There was one single, stark number released Thursday by Illinois health officials that overshadows all others: the highest number of single-day deaths of Illinois residents at 125.
That’s more than 50% more people than those who died in the previous worst single-day count, more than a week ago.
NBC 5 Investigates found that Thursday’s death toll in Cook County alone – at 92 fatalities – also topped that previous one-day death toll for the entire state.
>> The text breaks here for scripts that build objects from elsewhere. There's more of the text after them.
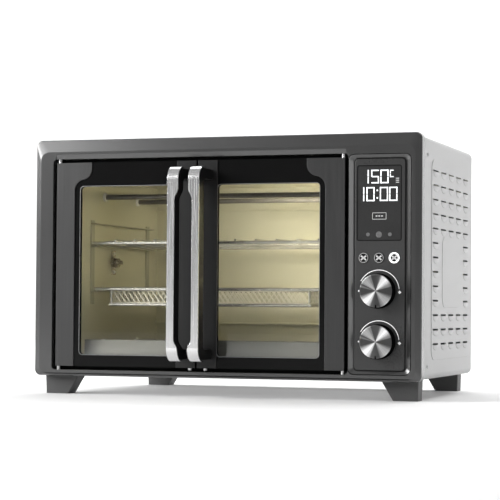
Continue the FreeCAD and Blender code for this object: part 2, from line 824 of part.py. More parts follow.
def make_basket():
    """The air-fry basket: a wire frame that hangs on the ledges, and the mesh tray in it."""
    left, right, front, rear = "basket_left", "basket_right", "basket_front", "basket_rear"
    wide_left, wide_right = "cavity_left + 6", "cavity_right - 6"
    wires = []
    for n, y in enumerate((front, rear)):
        wires.append(rod(f"rim_bar_{n}", "x", "basket_bar", (wide_left, y, "basket_rim_z"),
                         f"({wide_right}) - ({wide_left})"))
        wires.append(rod(f"foot_bar_{n}", "x", "2", (left, y, "basket_foot_z"), f"{right} - {left}"))
        for m, x in enumerate((left, right)):
            wires.append(rod(f"post_{n}{m}", "z", "1.5", (f"{x} + {3 - 6 * m}", y, "basket_foot_z"),
                             "basket_rim_z - basket_foot_z"))
    for m, x in enumerate((f"{wide_left} + 3", f"{wide_right} - 3")):
        wires.append(rod(f"rim_side_{m}", "y", "basket_bar - 0.3", (x, front, "basket_rim_z"), f"{rear} - {front}"))
    for m, x in enumerate((f"{left} + 8", f"{right} - 8", "(basket_left + basket_right) / 2")):
        wires.append(rod(f"foot_side_{m}", "y", "1.7", (x, front, "basket_foot_z"), f"{rear} - {front}"))
    keep("basket_frame", fuse("basket_wires", *wires))

    outside = box("tray_outside", (f"{left} + 2.6", f"{front} + 2.6", "basket_foot_z + 2"),
                  (f"{right} - 2.6", f"{rear} - 2.6", "basket_rim_z"))
    inside = box("tray_inside", (f"{left} + 3.4", f"{front} + 3.4", "basket_foot_z + 2.8"),
                 (f"{right} - 3.4", f"{rear} - 3.4", "basket_rim_z + 5"))
    keep("basket_mesh", cut("tray_cut", outside, inside))


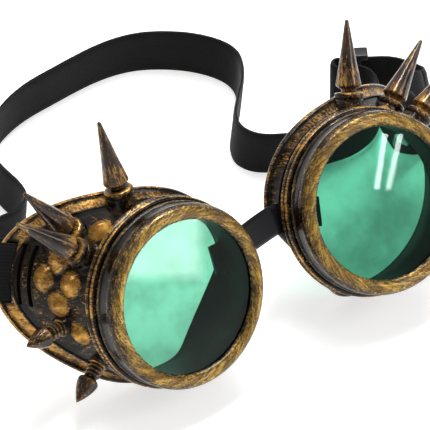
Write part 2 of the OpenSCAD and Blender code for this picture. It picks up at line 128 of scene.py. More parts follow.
def cupMatrix(side):
    # a cup's own frame: X to the nose, Y up, Z out of the lens, millimetres in, metres out
    s, n = cupPlace[side], sides[side]
    tilted = turn(-n * s["toe"]) @ turn(90 - s["lean"], "X") @ turn(n * s["roll"])
    return Matrix.Scale(mm, 4) @ Matrix.Translation(s["centre"]) @ tilted @ Matrix.Diagonal((-n, 1, 1, 1))


cupFrames = {side: cupMatrix(side) for side in sides}

cupShape = {
    "wallD": 57.8, "wallT": 2.0, "wallStart": 12.65, "rimR": 33.0, "rimDepth": 23.6, "cheekDepth": 6.0,
    "templeR": 47.6, "templeDepth": 44.5, "noseCut": 26.6, "beadR": 1.7, "templeAngle": 157, "noseAngle": 325,
    "cheekAngle": 252, "templeSharp": 6.6, "cheekSharp": 3, "noseBlend": 2, "sections": 168, "steps": 18,
    "flange": 4.2, "flangeUp": 0.55, "beadOver": 1.2, "beadUnder": 0.95, "flare": 2.4, "templeFlare": 1.4,
    "minCosine": 0.3,
}


def swell(a, middle, sharp):
    # 1 at the middle angle, none on the far side
    return ((1 + math.cos(math.radians(a - middle))) / 2) ** sharp


def templePart(a):
    return swell(a, cupShape["templeAngle"], cupShape["templeSharp"])


def rimRadius(a):
    # round, swollen at the temple and cut straight at the nose
    s = cupShape
    full = s["rimR"] + (s["templeR"] - s["rimR"]) * templePart(a)
    chord = s["noseCut"] / max(math.cos(math.radians(a - s["noseAngle"])), s["minCosine"])
    return (full + chord - math.hypot(full - chord, s["noseBlend"])) / 2


def rimDeep(a):
    s = cupShape
    return (s["rimDepth"] + (s["templeDepth"] - s["rimDepth"]) * templePart(a)
            + s["cheekDepth"] * swell(a, s["cheekAngle"], s["cheekSharp"]))


def wallEnd(a):
    return rimDeep(a) - cupShape["beadR"] * cupShape["beadUnder"]


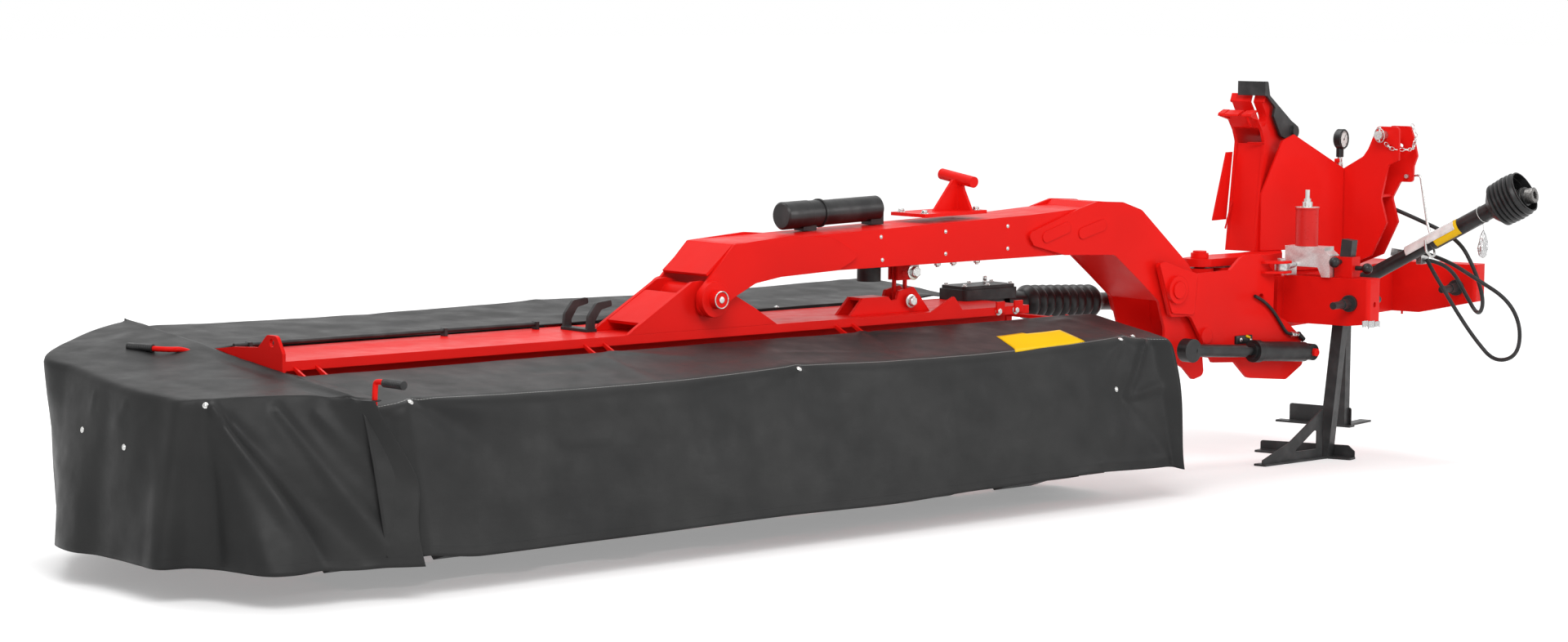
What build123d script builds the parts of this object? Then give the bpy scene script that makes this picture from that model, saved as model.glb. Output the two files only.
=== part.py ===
"""Rear-mounted disc mower with a folding side boom, parked on two stands and its cutter bar.

Units are millimetres and +Z is up. The origin is on the ground under the vertical swing pin. The cutter bar
lies along X with its outer end at -X, and the tractor stands on the -Y side. The headstock is turned about Z
by HITCH_YAW, because the mower is parked swung back on its swing pin: its pieces are built in the HITCH frame.
"""

import os
from math import cos, radians, sin

from build123d import *

os.makedirs("parts", exist_ok=True)

# ---- Driving dimensions --------------------------------------------------------------------------------
HITCH_YAW = 12.7  # headstock about Z, degrees
PLATE = 12.0  # usual plate of the boom and tower
THICK = 15.0  # plate of the frames that carry pins
PIN_FIT = 0.05  # radial play of a pin in its bore
MOVING_GAP = 5.0  # least room between pieces that move past each other

# Headstock, in its own frame
UPPER_PLATE_TOP, LOWER_PLATE_TOP, PIVOT_PLATE = 785.0, 530.0, 30.0
PIVOT_END = 62.0  # radius of the pivot plates' round ends
SWING_PIN = 20.0  # radius
BEAM_LEFT, BEAM_RIGHT, BEAM_FRONT, BEAM_BACK = 350.0, 1462.0, -150.0, 20.0
BEAM_LOW, BEAM_HIGH = 500.0, 700.0
NEAR_ARM, FAR_ARM, ARM_WIDTH = 450.0, 1395.0, 100.0
ARM_FRONT, ARM_TOP = -515.0, 705.0
LOWER_PIN_Y, LOWER_PIN_Z = -435.0, 610.0
LOWER_PIN, LOWER_PIN_COLLAR = 14.2, 18.3
MAST_X, MAST_GAP = 922.5, 85.0
TOP_PIN_Y, TOP_PIN_Z, TOP_PIN = -335.0, 1237.0, 12.7
STAND = 45.0  # square section of the stand legs
NEAR_LEG_X, NEAR_LEG_Y, NEAR_LEG_SLOPE = 455.0, -316.0, 0.1  # the near leg leans forward as it rises
FAR_LEG_X, FAR_LEG_Y = 1390.0, 88.0
PTO_X, PTO_Z, PTO_SLOPE = 920.0, 614.0, 29.0
YOKE_SLOPE = 12.0  # rise of the yoke past the shaft's joint, in degrees
PTO_BORE = 17.5  # radius of the yoke's splined socket
HOSE = 8.0  # radius

# Swing frame, boom and lift cylinder, on X and Z
FOLD_X, FOLD_Z, FOLD_PIN = -280.0, 688.0, 32.0
SWING_FRONT, SWING_BACK = -130.0, 172.0
BOOM_FRONT, BOOM_BACK = -100.0, 150.0
DECK_PIN_X, DECK_PIN_Z, DECK_PIN = -2525.0, 770.0, 30.0
LUG_X, LUG_Z = -255.0, 463.0
LIFT_X, LIFT_Z, LIFT_Y = 435.0, 415.0, -185.0
LIFT_ROD, LIFT_BARREL, LIFT_PIN = 16.0, 38.0, 15.0
BAR_X, BAR_Z = -1265.0, 1127.0  # transport bar

# Deck
SEAM_X, SEAM_GAP = -4212.0, 8.0  # hinge line of the side guard, and the covers' distance from it
DECK_RIGHT = -800.0
COVER_FRONT, COVER_BACK, COVER_FRONT_Z, COVER_SLOPE = -500.0, 790.0, 583.0, 0.0965
SIDE_SLOPE = 0.05  # fall of the side guard's roof towards the outside
CANVAS = 6.0
HEM_Z, FRONT_HEM_OUT, REAR_HEM_OUT = 105.0, 135.0, 90.0
DECK_FRONT, DECK_BACK, DECK_TOP, DECK_PLATE = -73.0, 306.0, 666.0, 12.0
DISC_COUNT, DISC_PITCH, DISC_FIRST_X, DISC_Y = 8, 415.0, -1040.0, -215.0
DISC_RADIUS, KNIFE_SWEEP = 150.0, 202.0
GUARD_HINGE_Y, GUARD_HINGE_Z, GUARD_PIN = -135.0, 606.0, 6.0
GUARD_ARMS = (-4120.0, -3000.0, -1900.0, -870.0)
STRAP_X, STRAP_Y = -1550.0, 22.0  # slotted strap that limits the deck's tilt

HITCH = Plane(origin=(0, 0, 0), x_dir=(cos(radians(HITCH_YAW)), sin(radians(HITCH_YAW)), 0), z_dir=(0, 0, 1))
deck_left = SEAM_X + SEAM_GAP
side_right = SEAM_X - SEAM_GAP


# ---- Planes, points and shapes -------------------------------------------------------------------------
def facing(y):
    """Upright plane across the machine at y: sketches are (x, z), and extrudes go towards -Y."""
    return Plane.XZ.offset(-y)


def along(x):
    """Upright fore-and-aft plane at x: sketches are (y, z), and extrudes go towards +X."""
    return Plane.YZ.offset(x)


def level(z):
    """Level plane at height z: extrudes go up."""
    return Plane.XY.offset(z)


def hitched(plane):
    """The same plane in the headstock's frame."""
    return Plane(HITCH.location * plane.location)


def hitch_point(x, y, z):
    """World point of a point in the headstock's frame."""
    return tuple((HITCH.location * Pos(x, y, z)).position)


def near_leg(z):
    """Point on the near leg's axis at a height, in the headstock's frame."""
    return (NEAR_LEG_X, NEAR_LEG_Y - NEAR_LEG_SLOPE * z, z)


def pto_point(distance):
    """World point on the drive shaft's axis, at a distance from the headstock gearbox."""
    slope = radians(PTO_SLOPE)
    return hitch_point(PTO_X, BEAM_FRONT - cos(slope) * distance, PTO_Z + sin(slope) * distance)


def lift_point(distance):
    """World point on the lift cylinder's axis, at a distance from its base pin."""
    return (LIFT_X + lift_way.X * distance, LIFT_Y, LIFT_Z + lift_way.Z * distance)


def cover_z(y):
    """Height of the covers' top at y."""
    return COVER_FRONT_Z + COVER_SLOPE * (y - COVER_FRONT)


def largest_arc(before, here, after):
    """Largest corner radius that the two runs at a corner allow."""
    first = Vector(*here) - Vector(*before)
    second = Vector(*after) - Vector(*here)
    half_turn = radians(first.get_angle(second) / 2)
    return 0.45 * min(first.length, second.length) * cos(half_turn) / sin(half_turn)


def plate(plane, outline, thickness, mode=Mode.ADD):
    """Adds a flat plate. Outline rows are (across, up) or (across, up, corner radius)."""
    points = [row[:2] for row in outline]
    radii = []
    for index, row in enumerate(outline):
        wanted = row[2] if len(row) > 2 else 0
        radii.append(min(wanted, largest_arc(points[index - 1], points[index], points[(index + 1) % len(points)])))
    with BuildSketch(plane) as face:
        with BuildLine():
            FilletPolyline(*points, radius=radii, close=True)
        make_face()
    extrude(face.sketch, amount=thickness, mode=mode)


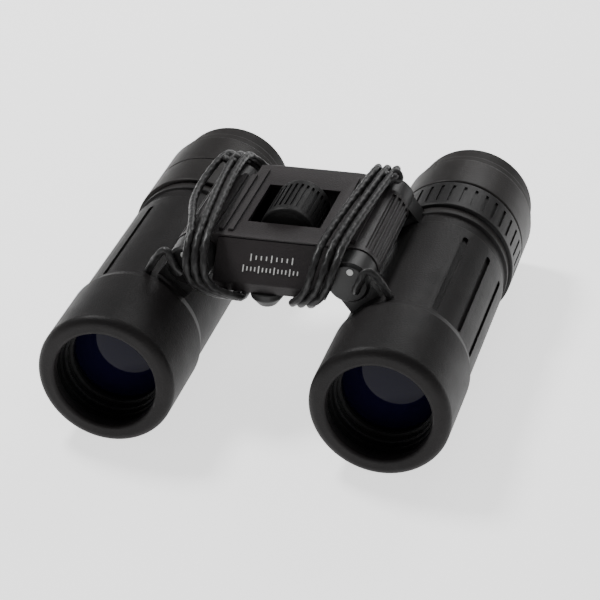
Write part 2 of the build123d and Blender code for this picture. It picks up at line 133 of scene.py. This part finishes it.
def moulded(name, dark, light, rough, grain_scale, grain_depth, tint_scale, specular):
    """Black moulded rubber or plastic: cloudy tint, fine grain, uneven gloss and a painted highlight that
    lightens sharp edges.
    """
    m = Nodes(name)
    cloudy = m.ramp(m.noise(tint_scale, 3), [(0.3, dark), (0.72, light)])
    # painted highlight: sharp outer edges are lightened a little in the base colour
    painted_highlight_pointiness = m.add("ShaderNodeNewGeometry").outputs["Pointiness"]
    edge = m.ramp(painted_highlight_pointiness, [(0.505, (0, 0, 0)), (0.56, (1, 1, 1))])
    mix = m.add("ShaderNodeMix", data_type="RGBA", blend_type="ADD")
    mix.inputs[0].default_value = 0.015
    m.link(cloudy, mix.inputs[6]).link(edge, mix.inputs[7])
    m.link(mix.outputs[2], m.shader.inputs["Base Color"])
    m.link(m.scaled(m.noise(170, 2), rough - 0.06, rough + 0.08), m.shader.inputs["Roughness"])
    coarse = m.bump(m.noise(90, 2), 0.00006, 0.35)
    m.link(m.bump(m.voronoi(grain_scale), grain_depth, 0.6, coarse), m.shader.inputs["Normal"])
    return m.set(Specular_IOR_Level=specular).material


def metal(name, colour, rough):
    """Turned metal with fine rings round the part's Y axis."""
    m = Nodes(name)
    rings = m.add("ShaderNodeTexWave", bands_direction="Y")
    rings.inputs["Scale"].default_value = 900
    rings.inputs["Distortion"].default_value = 2
    m.link(m.place, rings.inputs["Vector"])
    darker = [c * 0.8 for c in colour]
    m.link(m.ramp(m.noise(400, 3), [(0.2, darker), (0.8, colour)]), m.shader.inputs["Base Color"])
    m.link(m.scaled(m.noise(800, 2), rough - 0.08, rough + 0.1), m.shader.inputs["Roughness"])
    m.link(m.bump(rings.outputs["Fac"], 0.00002, 0.5), m.shader.inputs["Normal"])
    return m.set(Metallic=1.0).material


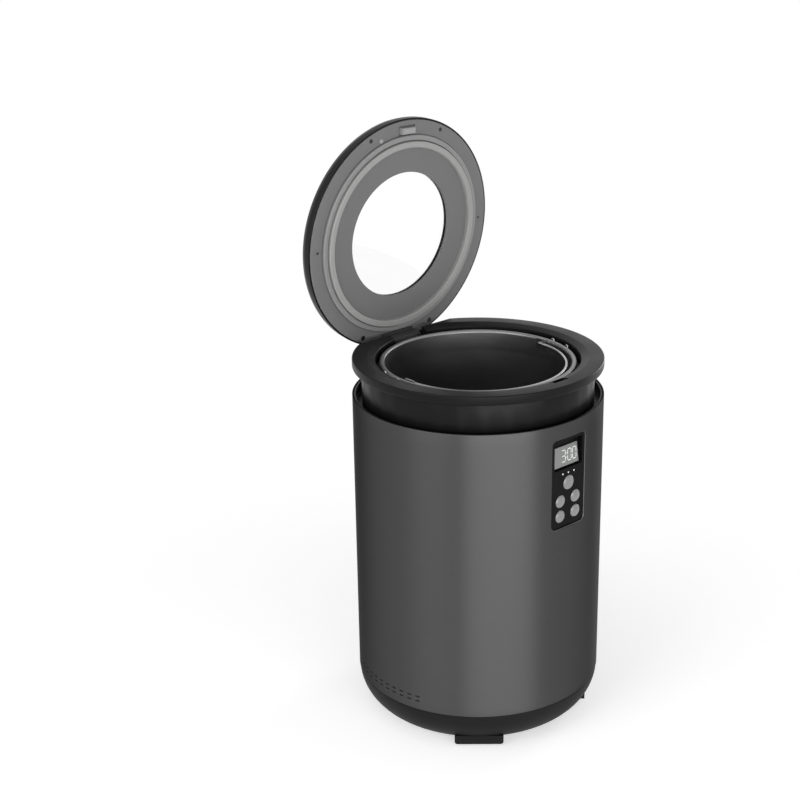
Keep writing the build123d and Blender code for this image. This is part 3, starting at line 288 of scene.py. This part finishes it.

As far as new cases, while some counties' bar charts still hint at a possible leveling off, NBC 5 Investigates found some stark increases Thursday in a distinct cluster of Chicago-area counties south and east of the city:
Local
Toggle the menu on the chart above to find sharp increases in Kankakee County (26 new cases just today) and in the row of Indiana’s counties along Lake Michigan: Lake County, Indiana, saw its highest one-day increase ever, with 102 new cases.
Just to the east, Porter County had 13 new cases. LaPorte County looks like it could be a typographical error with a whopping 70 new cases in the past 24 hours, but NBC 5 Investigates double-checked with LaPorte health officials, and that number is correct.
That means that in the past 24 hours LaPorte’s caseload nearly tripled. And just to the east of LaPorte, St. Joseph has seen 112 new cases in just the past three days.
Walworth Count in Wisconsin, northwest of Chicago, also saw its highest one-day increase of cases at 22, a near 50% increase in just 24 hours.
NBC 5 Investigates also continues to track all Illinois coronavirus cases by zip code, and for the second day in a row the village of Park Forest, in Chicago’s south suburbs, continues to be the hardest-hit area, in terms of total coronavirus cases per capita. One out of every 117 residents of Park Forest has tested positive for coronavirus.
You can search this table by zip code or community, to see a specific area’s number of cases, and how those cases pan out, per capita. NBC5 Investigates continues to update all of these charts, each afternoon.